In India, companies might
face a complex and inconsistently enforced anti-corruption framework. According
to Maplecroft, there are numerous laws criminalizing corruption in its many
forms, but the weak capacity of the country’s anti-corruption agencies
undermines enforcement. “Recent corruption scandals have highlighted weaknesses
in the country’s legal framework, driving demands for legislative changes”,
says the consulting group. “In response to the recent scandals, scrutiny of
business deals is likely to increase.

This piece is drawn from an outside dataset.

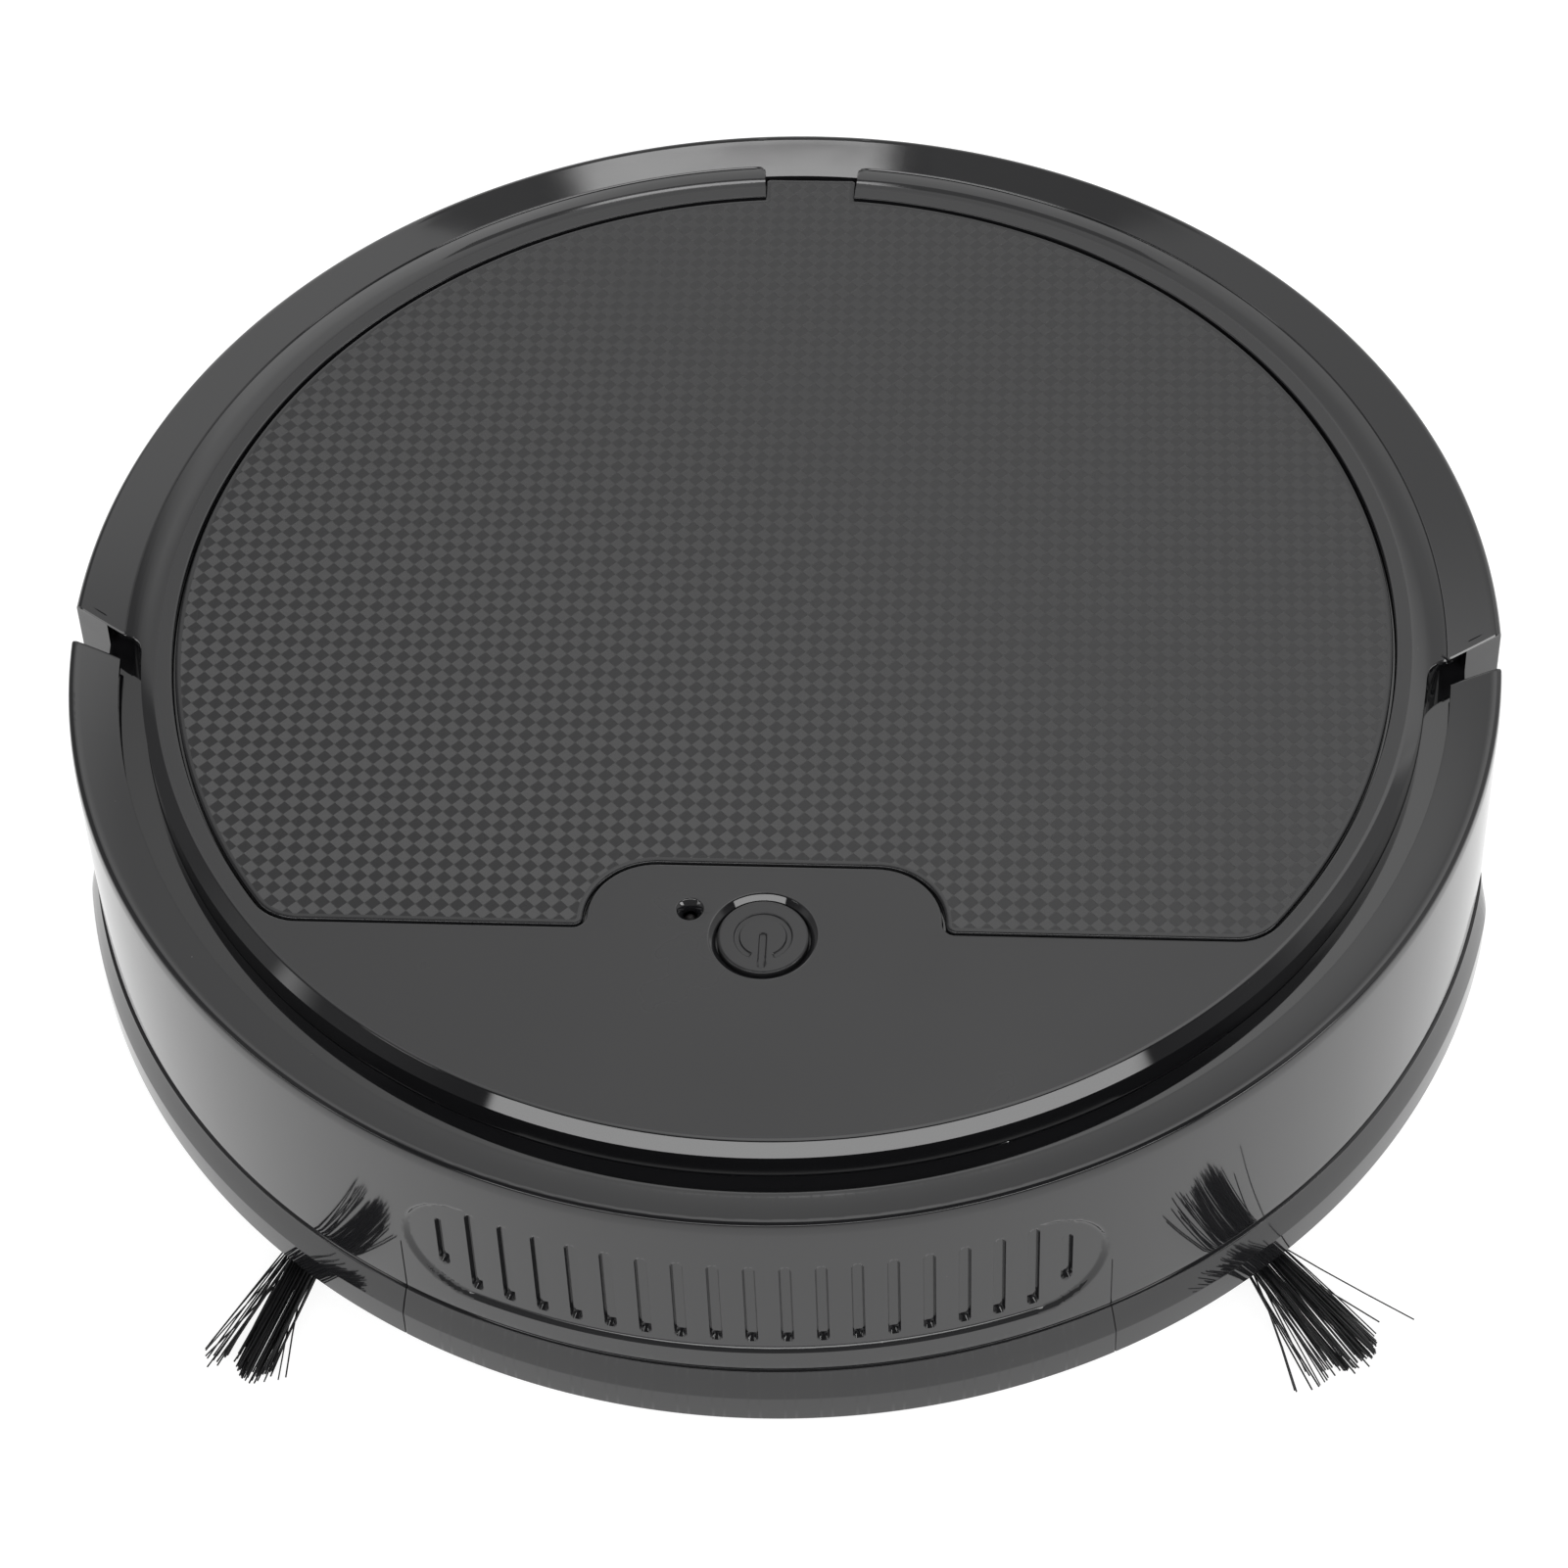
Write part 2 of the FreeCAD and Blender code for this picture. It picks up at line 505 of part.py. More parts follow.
# ---- bumper ----
def grille_cutters():
    """The shallow oval recess and the slots in it."""
    end_r = (GRILLE_Z1 - GRILLE_Z0) / 2
    mid_z = (GRILLE_Z0 + GRILLE_Z1) / 2
    straight = GRILLE_HALF_ANGLE - math.degrees(end_r / BODY_R)
    ring = cut(cyl(0, 0, GRILLE_Z0, GRILLE_Z1, 150), cyl(0, 0, 0, 80, BODY_R - GRILLE_DEPTH))
    fan = [(0, 0), heading(-straight, 200), (0, -230), heading(straight, 200)]
    tools = [ring.common(prism(fan, 0, 80))]
    for angle in (-straight, straight):
        x, y = heading(angle, 120)
        end = Part.makeCylinder(end_r, 40, V(x, y, mid_z), V(*heading(angle, 1), 0))
        tools.append(ring.common(end))
    for k in range(SLOT_COUNT):
        outermost = k in (0, SLOT_COUNT - 1)
        z0, z1 = (SLOT_END_Z0, SLOT_END_Z1) if outermost else (SLOT_Z0, SLOT_Z1)
        r = BODY_R - GRILLE_DEPTH - SLOT_DEPTH + 0.7
        end_r = SLOT_W / 2
        ends = [cyl_y(0, z, -150, -r, end_r) for z in (z0 + 1, z1 - 1)]
        slot = join(box(-end_r, end_r, -150, -r, z0 + 1, z1 - 1), *ends)
        tools.append(spun(slot, (k - (SLOT_COUNT - 1) / 2) * SLOT_PITCH))
    return tools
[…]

Construction, extractives, public
utilities, finance and healthcare are noted to be among the highest risk
sectors.”
To Maplecroft, although
the Indian government of Manmohan Singh has vowed to tackle corruption, the
seriousness of its efforts has been brought into question by a series of
corruption scandals which have surfaced over the past two years.
In China, corruption
remains prevalent and a key risk to investors as well. “The risk to business is
greatest when engaged with public officials at the regional and local level,
where transparency and supervision is most lacking”, says the study. “Despite
regulations providing for transparent and equal tendering, corruption is rife
in public procurement and contracting.”
According to Maplecroft,
facilitation payments are also commonly expected by officials to carry out
administrative services for businesses, including in the payment of taxes and
customs duty. “Construction, natural resource extraction, finance and healthcare
are highlighted as high risk sectors.”
To Maplecroft, the
Chinese government has acknowledged that widespread corruption risks
compromising China’s goal of economic development, and the prevalence of
corruption can undermine government institutions, increase inequality, fuel
social unrest and distort the economy. “This realization has dictated recent
efforts by the Chinese Communist Party to improve integrity in governance and
business”, says the study.
The study does not mention
corruption problems in South Africa.